I plan to do more work Python in near future and learn it and master it. If you have not yet tried Python, then I recommend to do ASAP and enjoy it.....

Setting up firewall in Ubuntu

Though I am not a server or network administrator I have always been interested in learning how to secure a network. From some initial reading I learned that firewall is the starting point and trust me when I say that with Ubuntu 8.04 Server (code-named 'Hardy Heron') its seriously easy to setup a firewall. This article of mine will attempt to show beginners like myself how easy it is.

I am assuming that readers will have Hardy Heron installed before embarking on testing out the firewall. Once its installed once install the firewall front end 'ufw' using the following command -
sudo apt-get install ufw
For details reading on it one may try the Ubuntu wiki or 'man ufw'. So now I can get started in doing what I wanted to.

We have a network at my place and I want to restrict SSH from IPs other than mine and not only that I also want to ensure that pinging my servers return nothing. Being a newcomer to network firewalling to me it would be quite nice to achieve it. In general what I have seen for SSH is, there is only one gateway for the outside world to SSH into a network and from there one can SSH to the servers one is permitted to. Now SSH'ng the Gateway could be made further challening by specifying a IP to achieve which one has to be connected to the network VPN. Does it sound complicated to achieve? After using UFW I am pretty confident its not that difficult to set something up like this and hopefully you will feel the same.

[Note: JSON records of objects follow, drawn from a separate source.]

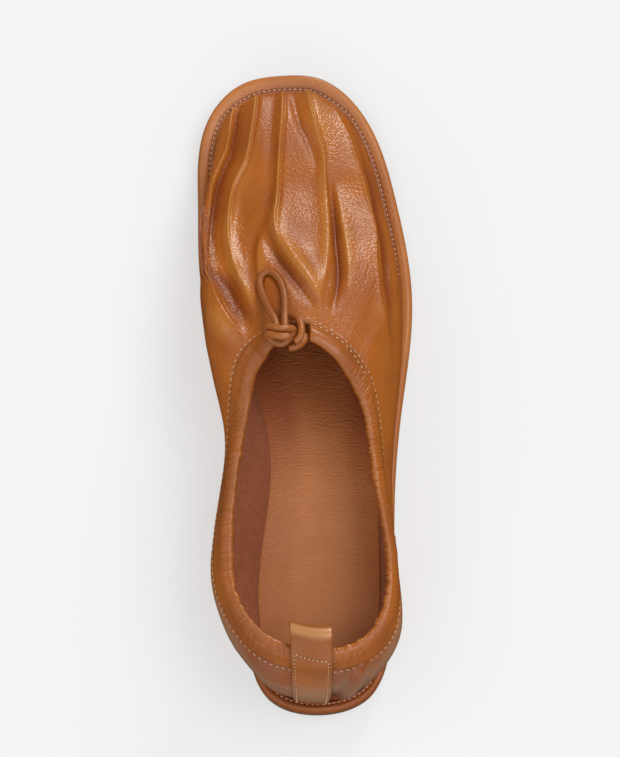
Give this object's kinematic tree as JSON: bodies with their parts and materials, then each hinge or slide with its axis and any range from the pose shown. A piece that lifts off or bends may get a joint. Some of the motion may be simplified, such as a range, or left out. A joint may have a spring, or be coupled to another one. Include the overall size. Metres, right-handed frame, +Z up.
{
  "type": "ballet flat shoe",
  "caption": "Right-foot leather ballet flat with a gathered square toe, puckered drawstring collar, heel pull tab and rolled-edge flat sole.",
  "frame": {"origin": "on the floor under the middle of the shoe's bounding box, measured without the drawstring", "axes": "+Y from heel to toe, +X to the outer (lateral) side of the foot, +Z up from the floor"},
  "size_m": [0.0852, 0.261, 0.0695],
  "materials": {
    "tan_leather": "smooth satin nappa",
    "insole_leather": "smooth satin",
    "brown_rubber": "matte"
  },
  "bodies": {
    "root": {"outsole": "brown_rubber", "platform": "tan_leather", "insole": "insole_leather", "upper": "tan_leather", "collar_casing": "tan_leather", "pull_tab": "tan_leather", "drawstring_turns": "tan_leather", "drawstring_bight": "tan_leather", "drawstring_tail": "tan_leather", "drawstring_loop": "tan_leather"}
  },
  "joints": []
}
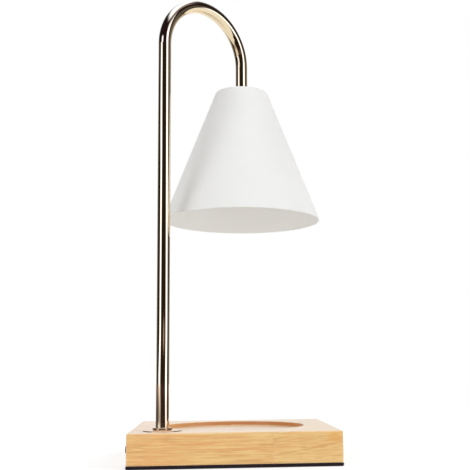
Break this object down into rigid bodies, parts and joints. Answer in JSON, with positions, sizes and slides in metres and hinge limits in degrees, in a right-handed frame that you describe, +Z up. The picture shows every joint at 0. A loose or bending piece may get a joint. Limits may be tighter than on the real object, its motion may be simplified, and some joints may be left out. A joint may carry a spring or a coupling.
{
  "type": "candle warmer lamp",
  "caption": "Table lamp that melts a candle from above: wooden base with a round jar seat, hook-shaped tube and an open cone shade over a twist-lock reflector bulb.",
  "frame": {"origin": "on the table, under the middle of the square base", "axes": "+X to the right along the base's front edge, +Y to the back, +Z up"},
  "size_m": [0.1631, 0.161, 0.3769],
  "materials": {
    "rubberwood": "clear satin lacquer on pale rubberwood",
    "foam_pad": "closed-cell foam sheet, matte black",
    "black_plastic": "black fibre board",
    "zinc_steel": "zinc plated",
    "black_rubber": "moulded black rubber",
    "white_nylon": "natural white nylon",
    "brass": "plain brass",
    "pale_gold": "polished pale gold plating on steel",
    "white_paint": "satin white powder coat",
    "ceramic": "unglazed white ceramic",
    "lead_brown": "heat-resistant sleeve, brown",
    "lead_blue": "heat-resistant sleeve, blue",
    "bulb_ceramic": "off-white ceramic",
    "nickel": "nickel plated",
    "reflector_glass": "pressed glass, aluminised inside",
    "clear_glass": "clear front glass",
    "quartz": "clear quartz",
    "tungsten": "drawn tungsten"
  },
  "bodies": {
    "stand": {"base_block": "rubberwood", "base_pad": "foam_pad", "base_cover": "black_plastic", "cover_screws": "zinc_steel", "cord_bushing": "black_rubber", "terminal_block": "white_nylon", "terminal_sleeves": "brass", "terminal_screws": "zinc_steel", "terminal_fixing_screw": "zinc_steel", "pole_tube": "pale_gold", "pole_washer": "pale_gold", "pole_nut": "pale_gold", "pole_under_washer": "zinc_steel", "pole_lock_washer": "zinc_steel", "pole_under_nut": "zinc_steel", "shade": "white_paint", "shade_spacer": "white_nylon", "shade_nipple": "zinc_steel", "shade_lock_washer": "zinc_steel", "shade_nut": "zinc_steel", "holder_bracket": "zinc_steel", "lampholder": "ceramic", "holder_contacts": "brass", "holder_screws": "zinc_steel", "holder_nuts": "zinc_steel", "lead_live": "lead_brown", "lead_neutral": "lead_blue"},
    "bulb": {"bulb_base": "bulb_ceramic", "bulb_pins": "nickel", "bulb_reflector": "reflector_glass", "bulb_lens": "clear_glass", "bulb_capsule": "quartz", "bulb_filament": "tungsten"}
  },
  "joints": [
    {"name": "bulb_twist", "type": "hinge", "parent": "stand", "child": "bulb", "pos_m": [0.00797, -0.00169, 0.27075], "axis": [0, 0, -1], "range_deg": [0, 40]}
  ]
}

I will skip the VPN part as that is a topic of it self and hopefully will have a writeup on how-to set it up sometime soon; setting a VPN server is not that difficult either thanks to OpenVPN, so interested readers if required can jump into it. My target is to block ping and block SSH from any IP other than my designated range.

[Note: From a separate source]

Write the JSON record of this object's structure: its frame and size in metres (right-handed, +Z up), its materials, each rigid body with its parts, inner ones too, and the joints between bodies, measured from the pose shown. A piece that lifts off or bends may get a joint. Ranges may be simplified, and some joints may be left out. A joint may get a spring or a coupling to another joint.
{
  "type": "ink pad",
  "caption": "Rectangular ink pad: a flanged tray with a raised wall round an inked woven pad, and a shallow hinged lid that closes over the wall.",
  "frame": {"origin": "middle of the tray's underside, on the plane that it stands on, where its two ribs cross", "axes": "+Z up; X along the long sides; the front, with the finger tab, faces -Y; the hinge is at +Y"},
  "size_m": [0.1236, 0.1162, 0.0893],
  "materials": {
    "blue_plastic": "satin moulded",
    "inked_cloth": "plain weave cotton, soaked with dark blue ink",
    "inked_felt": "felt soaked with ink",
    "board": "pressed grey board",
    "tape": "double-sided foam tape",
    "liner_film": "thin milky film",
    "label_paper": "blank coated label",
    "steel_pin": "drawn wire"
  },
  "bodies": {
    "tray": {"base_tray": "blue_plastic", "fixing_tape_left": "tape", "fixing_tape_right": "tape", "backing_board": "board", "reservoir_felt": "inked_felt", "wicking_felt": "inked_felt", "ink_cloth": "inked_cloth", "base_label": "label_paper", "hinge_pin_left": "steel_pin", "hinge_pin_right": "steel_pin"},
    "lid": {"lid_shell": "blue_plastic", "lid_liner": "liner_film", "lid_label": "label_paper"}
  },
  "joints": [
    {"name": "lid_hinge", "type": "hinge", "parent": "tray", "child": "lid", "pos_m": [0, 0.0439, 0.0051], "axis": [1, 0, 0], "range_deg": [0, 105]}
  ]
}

Once one has UFW installed, first step would be to enable it and to that use the following command -

sudo ufw enable

Once it is enabled and one wants to check the status, one can use the following to see it -

sudo ufw status

If one wants to enable logging one can do -

sudo ufw logging on

I suppose one can easily guess how to turn logging 'off'.
The next step would be to instruct firewall to allow SSH from a particular IP or IP range. One can use the following command respectively to allow if for the 2 cases mentioned above -

sudo ufw allow from to port 22
sudo ufw allow from to port 22

Now the obvious question could be why mention to IP address, its because a server may have more than 1 IP address and to mention which IP address this rule would apply to the to IP address is required. If you wondering how to calculate IP range you might want to have a look at the wikipedia page and IP Address range calculator.
Now one will need to ensure that default policy is deny and to achieve that issue the following command -

sudo ufw default deny

At this point I feel that I should also mention how delete a rule; its simply just add 'delete' before the start of rule definition. For example, for the rules of SSH one can issue the following commands to delete them -

sudo ufw delete allow from to port 22
sudo ufw delete allow from to port 22

At this point I was thinking since default is deny and I have specified only port 22 to be open for a particular IP range then ping should not work and thinking that I pinged the server but to my astonishment I got reply. Then I started to Google and I found this. Following it I commented out the following line from /etc/ufw/before.rules -

-A ufw-before-input -p icmp --icmp-type echo-request -j ACCEPT

And pinging again returned nothing to my liking.

Now with combination off OpenVPN and UFW one can easily achieve a somewhat securer environment; saying so I actually loved the statement of Linus Trovalds when he said security is build on network of trust in his talk at Google regarding GIT. I am also a newbie to secure networking domain so please feel free to drop by your comments on the issue. If you are wondering why would I use UFW you can have a look at the small discussion in the comments section of this posting.

Code generation made easy using patterns

Since starting developing some code generation plugins (toString() generator and Java Util Logger Generator) using/for the NetBeans 6.1Beta I have learnt a lot and the more I worked on it I kept asking myself how could I make it easier. Once both the plugins took rudimentary form I learnt and discovered that patterns could make this task whole lot easier for me. So I started re-implementing the Logger generator (if you are interested in getting the resources please check the logger blog) plugin.

Now I wanted to implement that the plugin will search for System.out.print(ln) and out.print(ln) if static import exists. In doing so I had to walk the PARSED tree of a Java Source file. Just to give me a flavour that I am implementing something cool I called it JavaSourceTreeParser. Basically what it does is breaks down each every Java Statement to a form which can not be further decomposed. In the initial version the conversion was done in the parser it self (Revision 21). Then it felt that I could easily use Observer pattern for it and after implementing it (Revision 31) I saw that I am right and I achieved something which every code generator can use. (As I use GIT SCM I usually work offline and make bunch of commits together so dont worry how I make multiple commits at a go :)).

Once implementing it I found that for performance improvement and communication between various listeners I felt the need of session for state information sharing and then I decided to use Composite pattern for the purpose. and it also worked like a charm and as a result improving the overall performance of the plugins. The following diagram might give an idea how to use it using the API I designed.

What I implemented in the listener simply that the listener will get notified whenever the parser come across a particular type of tree, for System.out.println it would be MethodInvocationTree (Kind.METHOD_INVOCATION), and the listener according to its implementation will handle the Tree; in my case I replaced the method invocation with a logger invocation. In case where I inserted a Log method at the beginning of every method body I listened to Kind.METHOD. Now I am implementing Log insertion for Throw, Return and End of Method block. In process I will also add parsing life cycle listener to the API so that modification to the class is done only once when the parsing is completed. I hope this API helps users interested in code generation. I am very interested to learn what users think about it.